University of Miami law professor Frances Hill, an expert on the political activity of nonprofits, agreed that Colvin has accurately identified a very real and likely loophole.

“It is going to happen,” said Hill. “If I was representing clients, I would regard it as my duty to walk my clients through the lawful loopholes. I mean, what is a private lawyer for? You are not there to restrain your client from lawful activity.”

John Pomeranz, director of nonprofit advocacy for the Alliance for Justice, praised the new IRS guidance and said the concerns raised by Colvin were unnecessarily alarmist.

“He’s right to think that people could misinterpret it that way,” he said. “But I just think it is a little bit overwrought to think people would begin doing this.

“Overall, this guidance is extremely helpful,” Pomeranz added.

The potential abuse could be prevented if the IRS clarified the provisions dealing with the targeting of voters in electoral contests. Colvin and Fei recommended that the IRS should make clear that the ruling does not permit an organization to treat as nonpolitical those mass-media ads run only in states or districts selected based on electoral criteria.

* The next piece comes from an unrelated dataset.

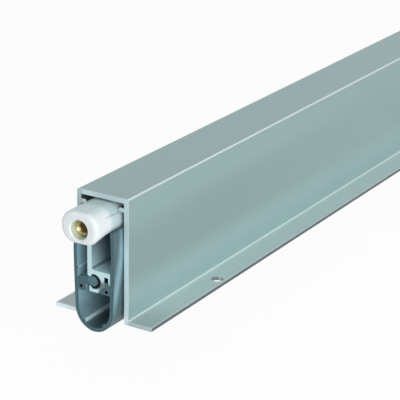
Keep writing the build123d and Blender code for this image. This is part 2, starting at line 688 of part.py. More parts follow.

The nonprofit should be required to do more to demonstrate that these ads are nonpolitical. For instance, the IRS could state either that the organization has a history of running such ads outside of election campaign periods, or that it has a substantial program of similar advertising directed at incumbents in other states or districts who are not up for re-election or are not in a close election contest, the lawyers suggested.